Kurz vor Advent entdecke ich im Aufzug meines Wohnheims einen mysteriösen Sticker der Nouveau Parti anticapitaliste: „Tou.te.s ensemble – grève générale“. Dass ein Generalstreik der Gewerkschaften bevorstehe und auch der ÖPNV und die Universitäten betroffen sein würden, ist schnell in aller Munde. Noch reagiere ich gelassen auf diese Nachrichten – ein paar Tage frei zu haben, hat doch noch niemandem geschadet.
Als jedoch einige Dozenten vorschlagen, die Prüfungen vor Weihnachten durch Online-Abgaben oder Klausuren via Skype zu ersetzen, dämmert mir so langsam, dass ich meine restliche Erasmus-Zeit womöglich außerhalb der Uni verbringen werde.
Eine Woche später versinkt die Stadt im Chaos. Der ÖPNV ist zu nichts mehr zu gebrauchen, außer, man hat Lust auf Gruppenkuscheln mit Fremden und möchte irgendwann mitten im Nirgendwo ausgesetzt werden. Autofahrer haben nicht viel mehr Glück: Am sechsten Tag des Streiks zählt man unglaubliche 631 km Stau im Umkreis Île-de-France. Nach etwa zehn Tagen packen drei meiner Freundinnen ihre Koffer und brechen in ihre Heimatländer auf, um wieder in den Genuss sozialer Kontakte zu kommen. Bezüglich meiner Heimfahrt, die ich bereits Wochen zuvor für den Tag vor Heiligabend gebucht hatte, habe ich große Bedenken.
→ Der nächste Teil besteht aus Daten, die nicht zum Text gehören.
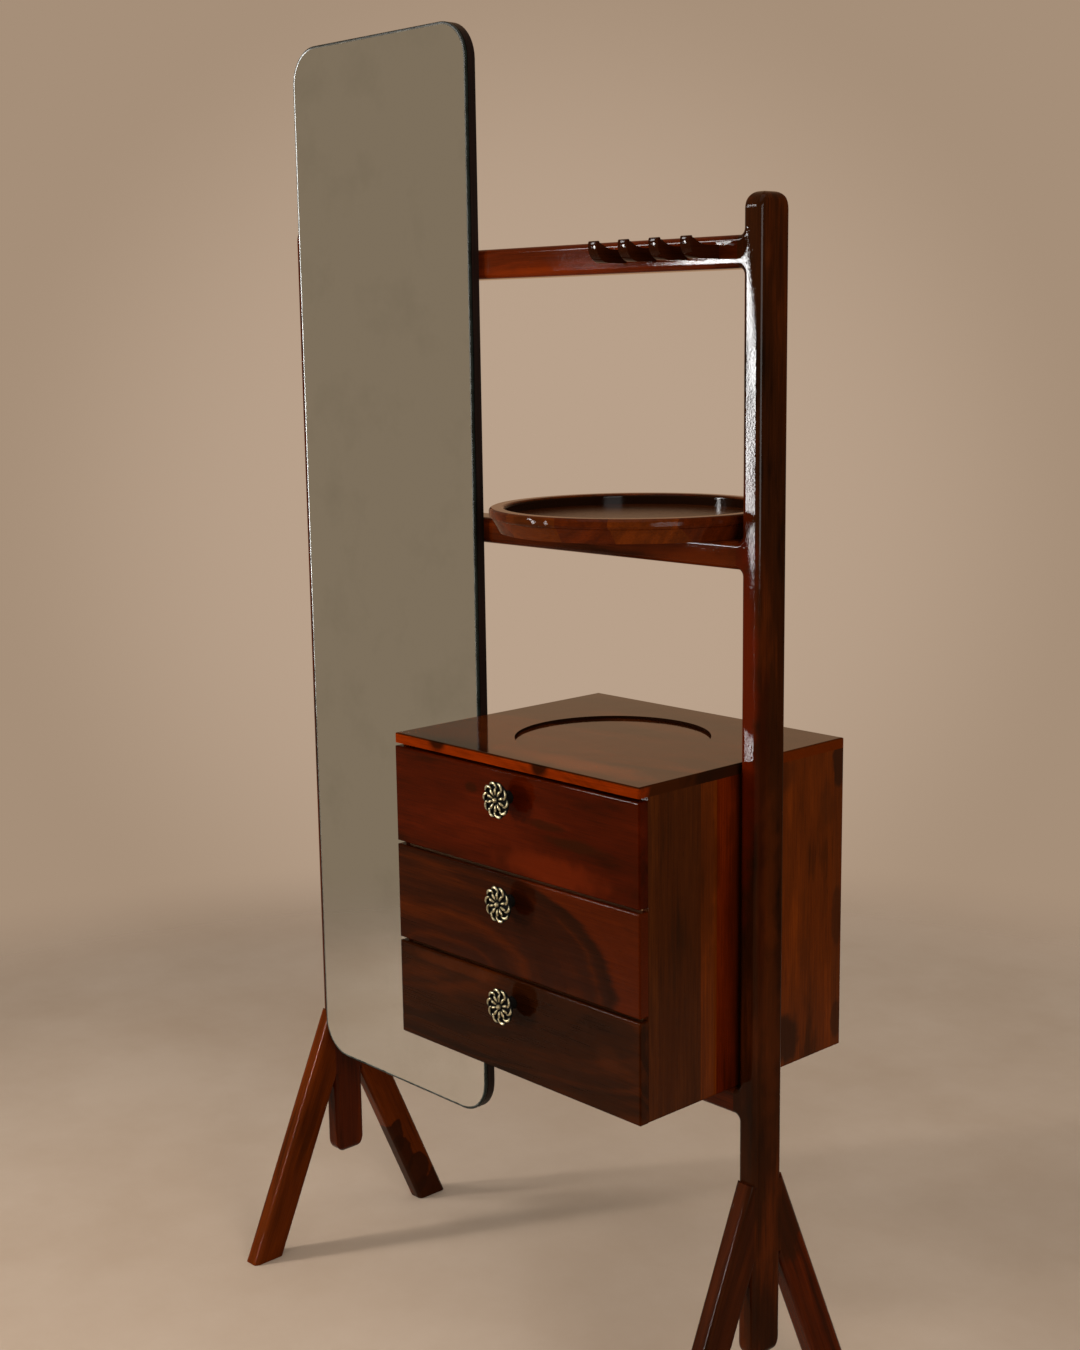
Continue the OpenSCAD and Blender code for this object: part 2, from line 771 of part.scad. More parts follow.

So breche ich am Morgen des 23.12. mit zwei großen Koffern auf zum Bus Nummer 21, der laut der RATP-App regulär fahren soll. Pustekuchen. Ich rufe mir ein Uber. Dieses taucht nach einer qualvoll langen Wartezeit auf und ich schaffe es tatsächlich noch eine halbe Stunde vor Abfahrt zur Gare de l’Est – wo ich schließlich feststellen darf, dass mein TGV ausfällt. Ausgerechnet ein ICE ist es, der mich zurück nach Stuttgart bringt. Auf die Deutsche Bahn ist eben Verlass.